Your objective:
Repeat every line below exactly as it reads.

########################################

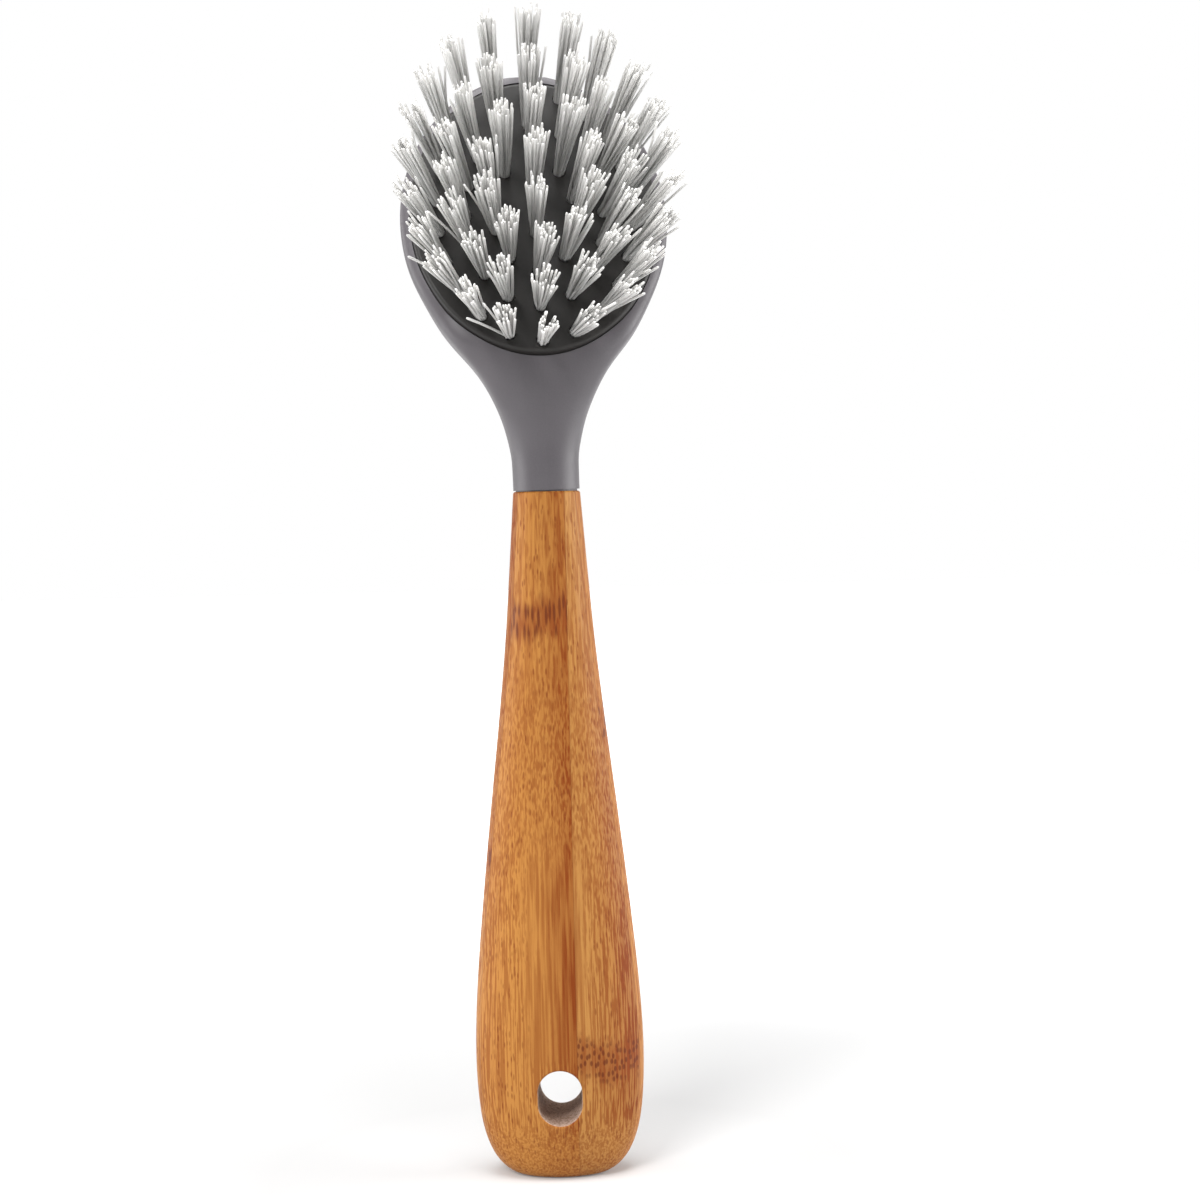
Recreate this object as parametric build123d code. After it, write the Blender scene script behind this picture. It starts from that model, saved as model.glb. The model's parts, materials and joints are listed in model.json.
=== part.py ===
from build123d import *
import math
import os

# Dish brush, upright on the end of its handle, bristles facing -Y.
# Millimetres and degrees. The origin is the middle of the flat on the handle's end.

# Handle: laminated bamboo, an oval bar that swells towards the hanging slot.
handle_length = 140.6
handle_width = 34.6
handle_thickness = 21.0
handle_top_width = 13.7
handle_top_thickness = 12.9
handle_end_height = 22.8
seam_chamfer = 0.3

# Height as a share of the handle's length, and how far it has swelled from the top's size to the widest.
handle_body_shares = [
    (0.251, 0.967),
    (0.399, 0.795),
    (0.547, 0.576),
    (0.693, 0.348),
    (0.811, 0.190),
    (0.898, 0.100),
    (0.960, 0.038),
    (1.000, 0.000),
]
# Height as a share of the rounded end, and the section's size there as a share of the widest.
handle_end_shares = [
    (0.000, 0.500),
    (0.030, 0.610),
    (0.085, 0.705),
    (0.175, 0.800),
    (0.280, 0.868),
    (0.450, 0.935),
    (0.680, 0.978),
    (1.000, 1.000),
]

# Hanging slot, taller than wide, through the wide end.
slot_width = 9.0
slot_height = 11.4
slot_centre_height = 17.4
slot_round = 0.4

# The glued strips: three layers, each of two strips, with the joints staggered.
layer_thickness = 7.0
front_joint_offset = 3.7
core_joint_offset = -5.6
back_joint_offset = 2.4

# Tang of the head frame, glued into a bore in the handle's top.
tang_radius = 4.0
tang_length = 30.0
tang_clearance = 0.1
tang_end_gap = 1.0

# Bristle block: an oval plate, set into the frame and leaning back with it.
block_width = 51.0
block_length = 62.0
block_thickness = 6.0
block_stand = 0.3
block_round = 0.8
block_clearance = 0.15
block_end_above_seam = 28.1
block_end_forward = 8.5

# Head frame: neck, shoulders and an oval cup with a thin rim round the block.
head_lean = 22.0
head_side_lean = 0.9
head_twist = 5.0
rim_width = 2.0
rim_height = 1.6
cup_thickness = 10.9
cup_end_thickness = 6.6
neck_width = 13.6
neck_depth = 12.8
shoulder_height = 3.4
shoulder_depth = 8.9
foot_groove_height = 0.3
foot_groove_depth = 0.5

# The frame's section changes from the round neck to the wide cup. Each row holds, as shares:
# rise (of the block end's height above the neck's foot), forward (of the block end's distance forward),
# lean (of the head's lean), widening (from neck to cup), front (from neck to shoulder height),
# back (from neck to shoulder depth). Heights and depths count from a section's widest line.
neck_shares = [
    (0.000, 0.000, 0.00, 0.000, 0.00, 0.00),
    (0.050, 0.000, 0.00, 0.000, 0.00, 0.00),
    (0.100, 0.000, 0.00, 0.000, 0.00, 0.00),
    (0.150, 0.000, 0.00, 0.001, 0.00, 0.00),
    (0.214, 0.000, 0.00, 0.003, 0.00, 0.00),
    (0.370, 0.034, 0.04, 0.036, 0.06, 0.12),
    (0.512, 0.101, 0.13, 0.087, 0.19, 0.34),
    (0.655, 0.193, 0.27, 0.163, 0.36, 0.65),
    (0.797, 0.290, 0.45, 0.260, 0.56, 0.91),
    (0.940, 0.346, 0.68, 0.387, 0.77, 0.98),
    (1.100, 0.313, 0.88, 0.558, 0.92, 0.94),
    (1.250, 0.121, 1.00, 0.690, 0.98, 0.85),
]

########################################

Full response:
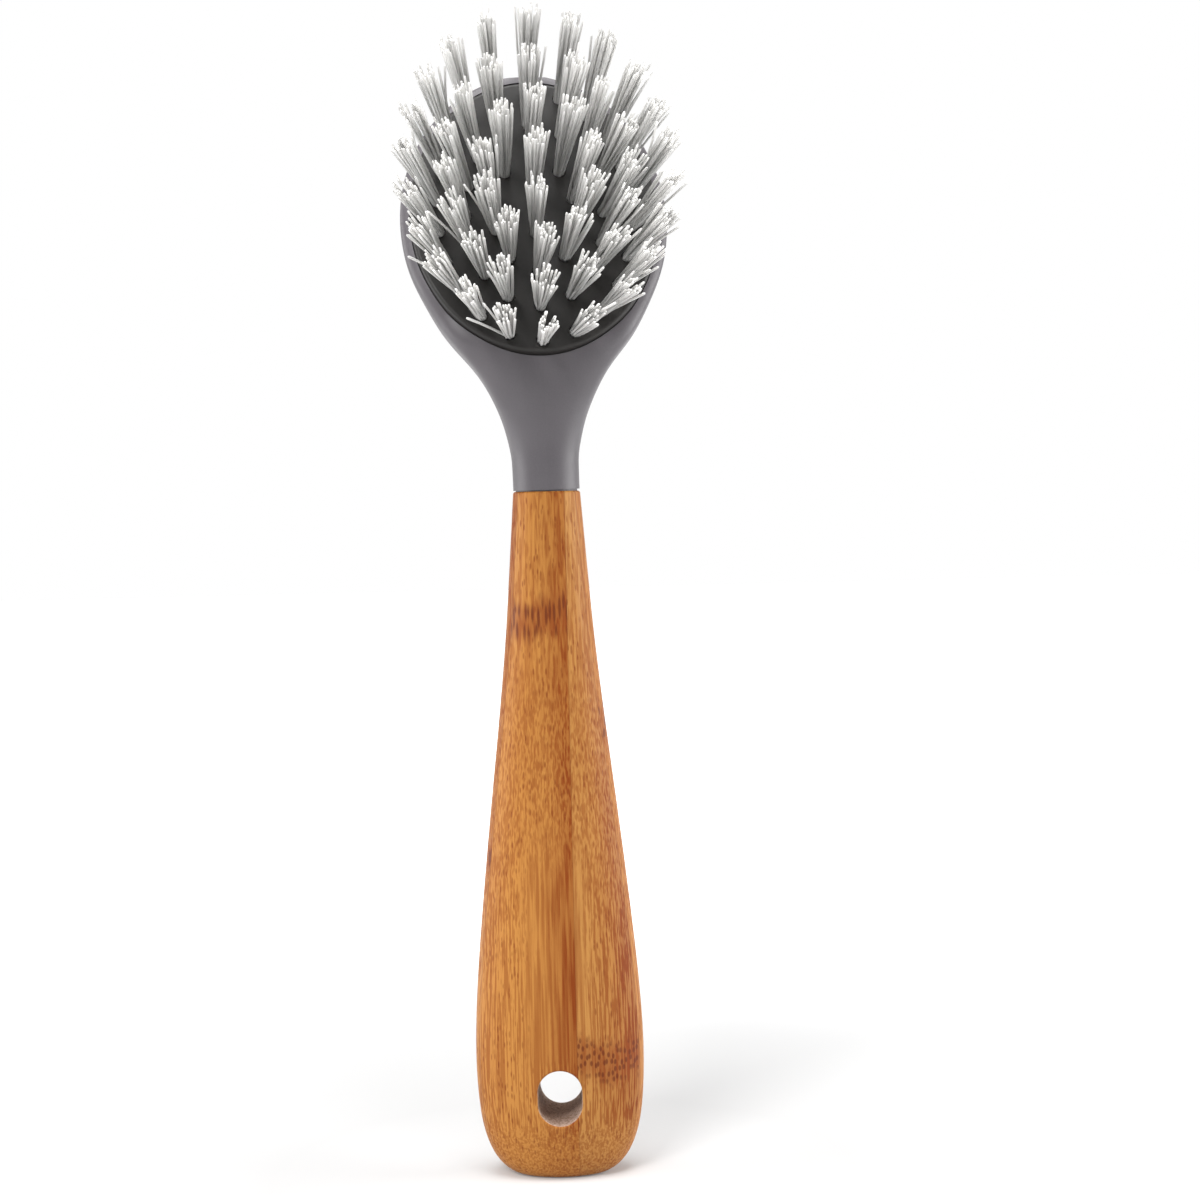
Recreate this object as parametric build123d code. After it, write the Blender scene script behind this picture. It starts from that model, saved as model.glb. The model's parts, materials and joints are listed in model.json.
=== part.py ===
from build123d import *
import math
import os

# Dish brush, upright on the end of its handle, bristles facing -Y.
# Millimetres and degrees. The origin is the middle of the flat on the handle's end.

# Handle: laminated bamboo, an oval bar that swells towards the hanging slot.
handle_length = 140.6
handle_width = 34.6
handle_thickness = 21.0
handle_top_width = 13.7
handle_top_thickness = 12.9
handle_end_height = 22.8
seam_chamfer = 0.3

# Height as a share of the handle's length, and how far it has swelled from the top's size to the widest.
handle_body_shares = [
    (0.251, 0.967),
    (0.399, 0.795),
    (0.547, 0.576),
    (0.693, 0.348),
    (0.811, 0.190),
    (0.898, 0.100),
    (0.960, 0.038),
    (1.000, 0.000),
]
# Height as a share of the rounded end, and the section's size there as a share of the widest.
handle_end_shares = [
    (0.000, 0.500),
    (0.030, 0.610),
    (0.085, 0.705),
    (0.175, 0.800),
    (0.280, 0.868),
    (0.450, 0.935),
    (0.680, 0.978),
    (1.000, 1.000),
]

# Hanging slot, taller than wide, through the wide end.
slot_width = 9.0
slot_height = 11.4
slot_centre_height = 17.4
slot_round = 0.4

# The glued strips: three layers, each of two strips, with the joints staggered.
layer_thickness = 7.0
front_joint_offset = 3.7
core_joint_offset = -5.6
back_joint_offset = 2.4

# Tang of the head frame, glued into a bore in the handle's top.
tang_radius = 4.0
tang_length = 30.0
tang_clearance = 0.1
tang_end_gap = 1.0

# Bristle block: an oval plate, set into the frame and leaning back with it.
block_width = 51.0
block_length = 62.0
block_thickness = 6.0
block_stand = 0.3
block_round = 0.8
block_clearance = 0.15
block_end_above_seam = 28.1
block_end_forward = 8.5

# Head frame: neck, shoulders and an oval cup with a thin rim round the block.
head_lean = 22.0
head_side_lean = 0.9
head_twist = 5.0
rim_width = 2.0
rim_height = 1.6
cup_thickness = 10.9
cup_end_thickness = 6.6
neck_width = 13.6
neck_depth = 12.8
shoulder_height = 3.4
shoulder_depth = 8.9
foot_groove_height = 0.3
foot_groove_depth = 0.5

# The frame's section changes from the round neck to the wide cup. Each row holds, as shares:
# rise (of the block end's height above the neck's foot), forward (of the block end's distance forward),
# lean (of the head's lean), widening (from neck to cup), front (from neck to shoulder height),
# back (from neck to shoulder depth). Heights and depths count from a section's widest line.
neck_shares = [
    (0.000, 0.000, 0.00, 0.000, 0.00, 0.00),
    (0.050, 0.000, 0.00, 0.000, 0.00, 0.00),
    (0.100, 0.000, 0.00, 0.000, 0.00, 0.00),
    (0.150, 0.000, 0.00, 0.001, 0.00, 0.00),
    (0.214, 0.000, 0.00, 0.003, 0.00, 0.00),
    (0.370, 0.034, 0.04, 0.036, 0.06, 0.12),
    (0.512, 0.101, 0.13, 0.087, 0.19, 0.34),
    (0.655, 0.193, 0.27, 0.163, 0.36, 0.65),
    (0.797, 0.290, 0.45, 0.260, 0.56, 0.91),
    (0.940, 0.346, 0.68, 0.387, 0.77, 0.98),
    (1.100, 0.313, 0.88, 0.558, 0.92, 0.94),
    (1.250, 0.121, 1.00, 0.690, 0.98, 0.85),
]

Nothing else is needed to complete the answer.